The potential for fracture intensity to be associated with particular ore domains is a particular focus of Cave-to-Mill development. For example, in many copper-porphyry deposits geotechnical domains match the geological domains defined by copper mineralization. For deposits where this holds true, DFN models can potentially be used to provide an indication of local scale heterogeneity in terms of metallurgical response in addition to their use as a rock mass characterization tool.

Lithology sensors

Owing to their nature and design, cave mines lend themselves to automation such as the incorporation of sensor systems to support planning and operational decisions. These systems can be used to develop operational strategies that focus on Cave-to-Mill objectives such as maximizing the NPV. There is a degree of heterogeneity in all ore deposits related to variations in fragmentation as described above as well as variations in grades. The amount of dilution will vary depending on a number of geological factors such as lithological rock types of a deposit as well as design criteria such as cutoff grade. Where heterogeneity exists, there is an opportunity to use sensors to discriminate between ore and waste.

Sensor-based sorting systems have found only niche applications in mining operations because of capacity constraints. Currently, work is under way to commercialize technologies that addresses this constraint by incorporating sensors (electromagnetic, X-ray fluorescence and spectrographic sensors) into material handling systems such as in shovels and on conveyors (Klein et al. 2011). For cave mines, there are additional opportunities to place sensors in drawpoints, feeders and storage/surge bins. Sensor systems provide opportunity for rock rejection along the entire material handling stream resulting in a cumulative benefit that will directly impact operational measures such as operating cost and NPV. The rejection of barren rock delinks the mined grade from the plant feed grade, which supports a lower mined cutoff grade and increases resource utilization. Other project benefits include less rock to be crushed and ground resulting in energy savings and more consistent and higher metal grades to the mill yielding higher metallurgical recoveries (Klein et al. 2011).
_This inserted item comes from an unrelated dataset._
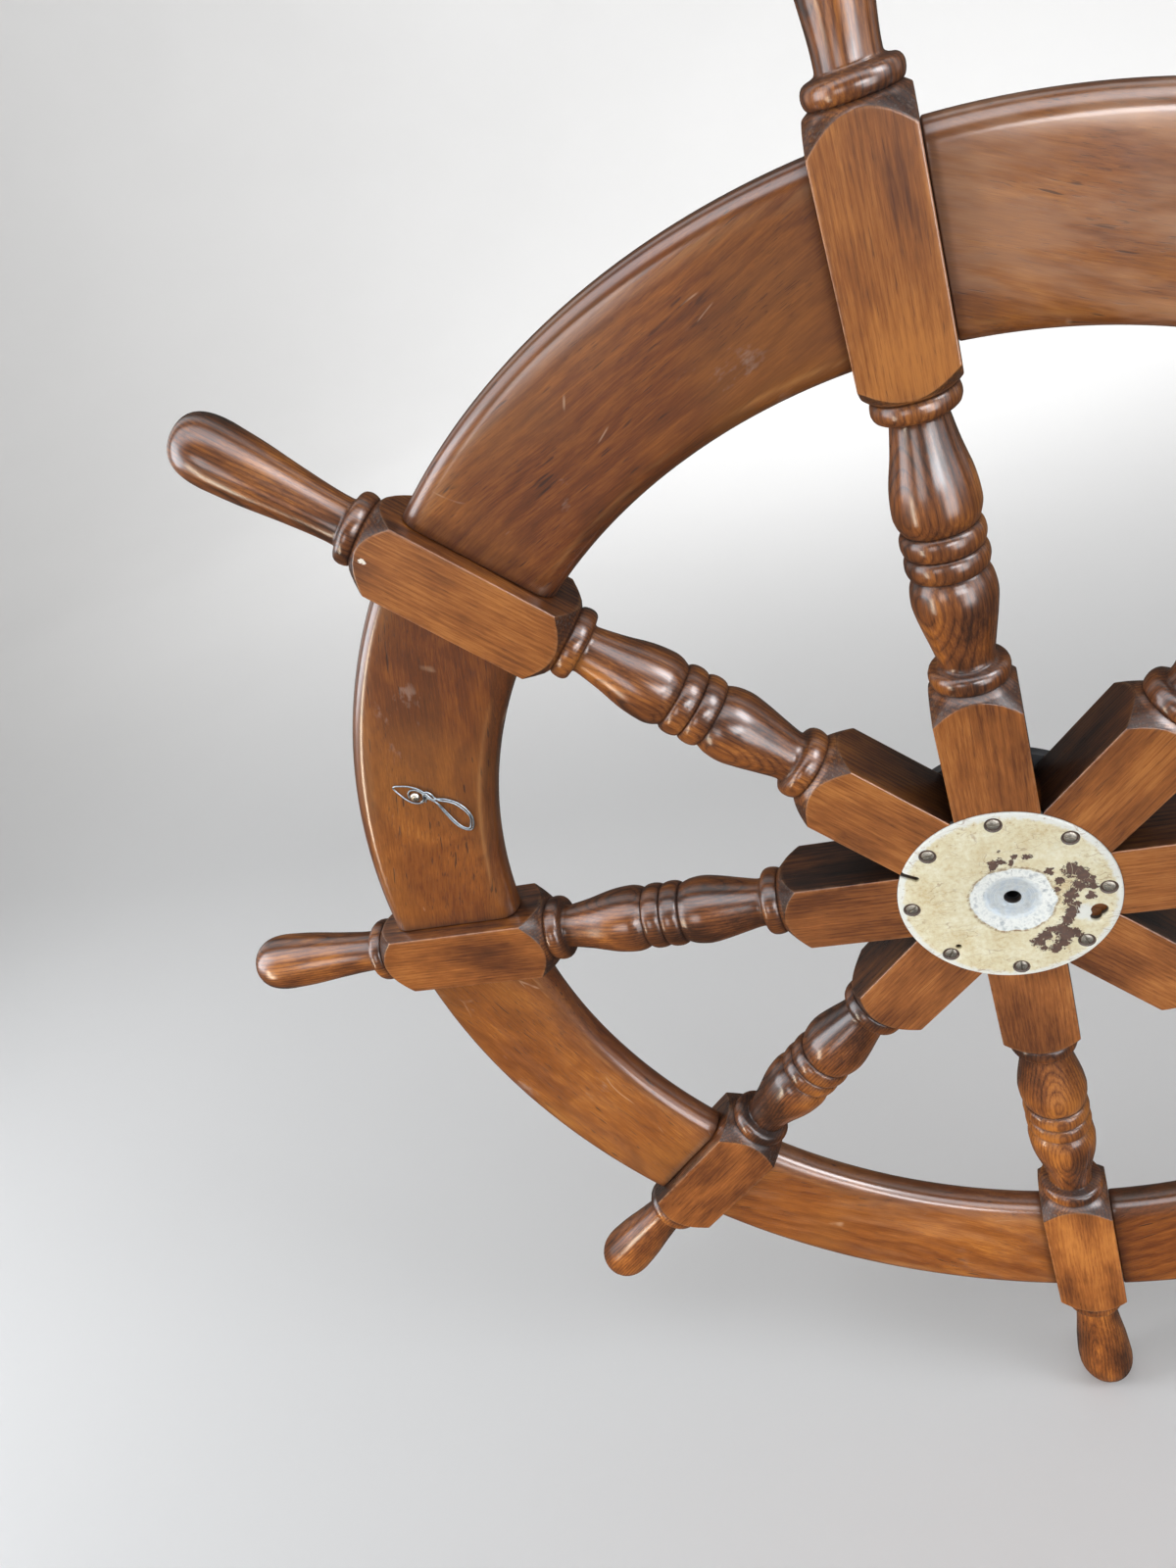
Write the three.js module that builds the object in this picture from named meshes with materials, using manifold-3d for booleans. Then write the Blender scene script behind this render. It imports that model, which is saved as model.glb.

Sensor systems with data telemetry provide real-time information that can be applied to improve operation of the downstream plant. A change in lithology could trigger adjustments to grinding circuit operation and reagent addition for flotation. Rather than reacting to ore changes, the information can be applied in a proactive manner. Sensor-based systems represent an emerging technology that can have a large impact on the way mines are operated in the future, supporting operations that are more responsive to ore heterogeneity and therefore more dynamic.